Тщательный анализ схемы, предложенной Трезини, не выявил каких-то элементов, которые определялись бы позицией зодчего как католика. Очевидно, что мастер не стремился использовать свое служебное положение с миссионерскими целями и изначально не намеревался вкладывать в иконостас некий «католический» смысл. Безусловно, Трезини придавал большое значение своей вере и привносил в православный храм свое понимание сакрального пространства, однако он не имел того фанатизма, каким отличались многие его соратники по петербургскому костелу [4, с. 64, 122, 138—139]. Архитектор не просто проявлял терпимость к другим формам христианства, он уважительно относился и к протестантству, и к православию, причем никогда не осуждал религиозный выбор адептов этих конфессий [2, с. 136—137]. В 1728 г. Трезини размечал площадку под строительство лютеранской Петрикирхе на Невском проспекте [28, с. 53—54, 138], а в 1730 г. просил высочайшего разрешения построить в своем поместье, мызе Зарецкой Копорского уезда, православную церковь для своих крепостных, т.к. был обеспокоен тем, что «без церкви и без священника многие младенцы без крещения, а в возрасте без исповеди и святыя Евхаристии умирают»1. В переписке Трезини неизменно именовал православные церкви «святыми» и признавал их пользу [28, с. 156—157]. При таком «бережном» отношении к православной традиции и вообще к культурному наследию России Трезини мог без внутреннего конфликта и творческого надлома воплощать в иконостасе чужие идеи (например, Феофана Прокоповича) и следовать православной иконографии, а также уже имевшимся образцам иконостасов-панегириков. Таковым, например, был упоминавшийся иконостас Преображенской церкви Ревеля, восхвалявший победы Петра I и включавший иконы покровителей царской семьи [30, с. 12—14].

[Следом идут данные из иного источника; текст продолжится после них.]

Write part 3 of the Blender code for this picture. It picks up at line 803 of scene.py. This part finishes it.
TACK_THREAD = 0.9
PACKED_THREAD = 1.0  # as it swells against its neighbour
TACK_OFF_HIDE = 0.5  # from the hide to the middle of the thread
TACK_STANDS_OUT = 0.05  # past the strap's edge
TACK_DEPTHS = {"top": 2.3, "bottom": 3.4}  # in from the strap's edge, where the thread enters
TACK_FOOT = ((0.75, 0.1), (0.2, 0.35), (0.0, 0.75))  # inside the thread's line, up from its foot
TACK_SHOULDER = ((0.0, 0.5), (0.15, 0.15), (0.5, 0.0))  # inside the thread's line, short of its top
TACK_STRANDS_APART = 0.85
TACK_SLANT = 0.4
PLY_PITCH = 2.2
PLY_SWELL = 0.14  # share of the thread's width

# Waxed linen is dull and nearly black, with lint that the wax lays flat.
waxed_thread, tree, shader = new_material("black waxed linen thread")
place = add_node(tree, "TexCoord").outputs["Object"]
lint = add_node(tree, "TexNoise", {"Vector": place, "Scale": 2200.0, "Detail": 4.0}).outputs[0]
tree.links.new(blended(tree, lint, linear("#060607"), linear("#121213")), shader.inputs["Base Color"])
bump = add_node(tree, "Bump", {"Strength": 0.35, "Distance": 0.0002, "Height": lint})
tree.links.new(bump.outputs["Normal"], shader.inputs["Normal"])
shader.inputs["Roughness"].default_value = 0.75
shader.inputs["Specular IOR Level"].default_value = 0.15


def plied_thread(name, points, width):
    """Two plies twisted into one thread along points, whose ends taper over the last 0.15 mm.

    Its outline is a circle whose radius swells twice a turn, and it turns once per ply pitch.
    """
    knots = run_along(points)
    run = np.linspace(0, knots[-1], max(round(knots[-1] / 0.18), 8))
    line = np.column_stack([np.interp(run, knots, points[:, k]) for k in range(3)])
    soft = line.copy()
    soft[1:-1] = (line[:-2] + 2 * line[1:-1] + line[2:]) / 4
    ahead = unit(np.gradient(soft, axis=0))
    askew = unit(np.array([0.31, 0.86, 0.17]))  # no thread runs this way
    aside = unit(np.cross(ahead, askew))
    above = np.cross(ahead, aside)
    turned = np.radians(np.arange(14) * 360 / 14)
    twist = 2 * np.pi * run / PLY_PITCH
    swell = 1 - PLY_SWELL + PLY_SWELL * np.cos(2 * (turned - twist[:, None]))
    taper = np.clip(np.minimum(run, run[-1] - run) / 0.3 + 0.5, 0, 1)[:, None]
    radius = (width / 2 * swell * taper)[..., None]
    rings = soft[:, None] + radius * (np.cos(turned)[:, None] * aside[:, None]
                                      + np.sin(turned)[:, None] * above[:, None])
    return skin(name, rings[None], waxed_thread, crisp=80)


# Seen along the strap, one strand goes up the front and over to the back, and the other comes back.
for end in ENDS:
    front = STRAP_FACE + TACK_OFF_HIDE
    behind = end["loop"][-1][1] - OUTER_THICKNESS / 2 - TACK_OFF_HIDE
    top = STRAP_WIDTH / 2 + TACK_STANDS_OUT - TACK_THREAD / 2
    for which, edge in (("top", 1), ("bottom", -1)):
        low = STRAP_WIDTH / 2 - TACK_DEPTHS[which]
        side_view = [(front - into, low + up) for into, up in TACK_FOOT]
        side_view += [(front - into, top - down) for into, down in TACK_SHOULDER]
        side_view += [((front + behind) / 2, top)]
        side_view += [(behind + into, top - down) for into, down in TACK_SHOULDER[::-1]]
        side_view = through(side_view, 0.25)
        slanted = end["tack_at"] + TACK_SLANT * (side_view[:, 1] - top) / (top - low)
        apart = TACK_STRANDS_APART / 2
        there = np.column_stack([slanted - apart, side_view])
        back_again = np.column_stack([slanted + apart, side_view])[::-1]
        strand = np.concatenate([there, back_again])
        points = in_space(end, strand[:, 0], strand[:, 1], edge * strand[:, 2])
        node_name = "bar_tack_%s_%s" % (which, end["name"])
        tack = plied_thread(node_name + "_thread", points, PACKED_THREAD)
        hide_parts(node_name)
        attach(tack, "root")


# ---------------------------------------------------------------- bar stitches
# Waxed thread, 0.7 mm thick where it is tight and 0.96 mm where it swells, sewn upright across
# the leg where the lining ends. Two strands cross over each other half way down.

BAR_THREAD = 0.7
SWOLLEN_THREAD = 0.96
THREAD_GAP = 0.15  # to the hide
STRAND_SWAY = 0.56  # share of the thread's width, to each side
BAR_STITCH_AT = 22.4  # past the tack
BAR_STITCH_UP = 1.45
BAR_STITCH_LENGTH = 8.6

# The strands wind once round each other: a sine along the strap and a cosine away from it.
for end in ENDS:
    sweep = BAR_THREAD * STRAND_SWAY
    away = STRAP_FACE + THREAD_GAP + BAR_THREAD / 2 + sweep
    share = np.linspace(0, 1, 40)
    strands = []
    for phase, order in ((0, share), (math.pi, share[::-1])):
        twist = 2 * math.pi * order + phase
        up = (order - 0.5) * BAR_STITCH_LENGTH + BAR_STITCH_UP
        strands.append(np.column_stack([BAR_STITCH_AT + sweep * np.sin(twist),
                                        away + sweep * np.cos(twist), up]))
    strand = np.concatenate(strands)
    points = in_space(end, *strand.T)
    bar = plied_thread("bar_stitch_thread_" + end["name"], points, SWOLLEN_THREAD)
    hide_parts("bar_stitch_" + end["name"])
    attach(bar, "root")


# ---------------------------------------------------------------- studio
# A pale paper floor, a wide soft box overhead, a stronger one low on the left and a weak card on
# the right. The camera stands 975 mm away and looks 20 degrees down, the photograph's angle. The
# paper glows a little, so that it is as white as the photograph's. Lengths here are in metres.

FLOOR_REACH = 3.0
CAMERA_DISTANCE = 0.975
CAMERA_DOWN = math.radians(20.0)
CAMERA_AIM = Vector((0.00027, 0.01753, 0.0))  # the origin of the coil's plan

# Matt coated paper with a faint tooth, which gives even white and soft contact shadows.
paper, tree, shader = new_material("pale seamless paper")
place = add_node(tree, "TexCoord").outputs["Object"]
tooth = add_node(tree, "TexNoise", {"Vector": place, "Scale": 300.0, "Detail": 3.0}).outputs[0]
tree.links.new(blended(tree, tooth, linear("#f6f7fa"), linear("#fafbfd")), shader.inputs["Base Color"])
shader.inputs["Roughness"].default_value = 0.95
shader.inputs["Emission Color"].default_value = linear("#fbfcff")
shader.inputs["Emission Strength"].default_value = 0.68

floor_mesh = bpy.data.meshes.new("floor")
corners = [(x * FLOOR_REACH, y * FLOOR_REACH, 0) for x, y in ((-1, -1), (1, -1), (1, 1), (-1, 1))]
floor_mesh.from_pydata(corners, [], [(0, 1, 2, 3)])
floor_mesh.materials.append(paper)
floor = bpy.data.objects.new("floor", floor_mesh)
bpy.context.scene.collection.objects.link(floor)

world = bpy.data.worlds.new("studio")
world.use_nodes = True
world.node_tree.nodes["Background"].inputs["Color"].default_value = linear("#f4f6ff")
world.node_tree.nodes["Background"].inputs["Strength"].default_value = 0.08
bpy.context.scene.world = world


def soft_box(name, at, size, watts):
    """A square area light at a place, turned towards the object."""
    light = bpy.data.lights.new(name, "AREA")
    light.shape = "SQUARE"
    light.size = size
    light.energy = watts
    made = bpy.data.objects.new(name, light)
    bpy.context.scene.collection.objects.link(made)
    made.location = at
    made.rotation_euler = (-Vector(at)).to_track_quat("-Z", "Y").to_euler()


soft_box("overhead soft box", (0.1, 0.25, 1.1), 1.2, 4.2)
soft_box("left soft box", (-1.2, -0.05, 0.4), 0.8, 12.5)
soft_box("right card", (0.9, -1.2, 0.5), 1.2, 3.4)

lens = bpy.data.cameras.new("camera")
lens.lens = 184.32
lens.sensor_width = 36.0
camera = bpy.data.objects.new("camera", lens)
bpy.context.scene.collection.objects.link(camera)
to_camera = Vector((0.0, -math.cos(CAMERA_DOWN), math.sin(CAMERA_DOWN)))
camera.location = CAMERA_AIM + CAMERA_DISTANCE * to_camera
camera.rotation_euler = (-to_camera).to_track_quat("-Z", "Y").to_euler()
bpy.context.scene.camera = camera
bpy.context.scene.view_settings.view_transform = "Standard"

Исследование Петропавловского иконостаса дает основание утверждать, что его сложный замысел стал сплавом творческих интенций ряда людей — Трезини, Зарудного, Прокоповича, царя Петра, а также мастеров-резчиков и иконописцев. Какие-то идеи иконостаса связаны с предпочтениями Зарудного, какие-то удачно вписываются в мировоззренческие установки царя и его «птенца», преосвященного Феофана, а какие-то можно понять только в свете личных качеств Трезини. Например, данные о религиозности Трезини порождают новую интерпретацию темы ключей апостола Петра. Эта тема, неоднократно повторяемая в иконостасе со- бора, была рассмотрена М. О. Логуновой. Ею было отмечено, что ключи от рая и ада венчают Царские врата, имеются в руках Спасителя в центральной части иконостаса (композиция «Христос во славе»), присутствуют в руке апостола Петра, чье скульптурное изображение помещено на карнизе слева от врат, а также представлены на иконных образах первоверховного апостола [26, с. 158—163]. Исследовательница связывает символику ключей с политической ситуацией, с завоеванием Балтийского побережья, с ключевыми победами Петра, идеей преемственности между вечным городом и Петербургом, унаследовавшем славу третьего Рима, т.е. Москвы, хотя идеологическая формула гласила, что «Риму четвертому не бывать». Исследовательница предположила, что идея ключей, как и вообще вся программа иконостаса, принадлежала царю Петру и Прокоповичу [26, с. 163]. Однако апостольские ключи в европейском христианском искусстве всегда символизировали полноту папской власти, идейным и фанатичным противником которой был Прокопович [4, с. 261—263]. Преосвященный, прошедший курс наук в иезуитской коллегии св. Афанасия в Риме, не мог не знать эту сторону символики ключей и вряд ли стал бы сознательно повторять их мотив, утверждая идею римского господства. Прокопович слишком известен своей антиримской позицией, неприятием стремления римских пап «отъимати скипетры царския» [33, с. 79].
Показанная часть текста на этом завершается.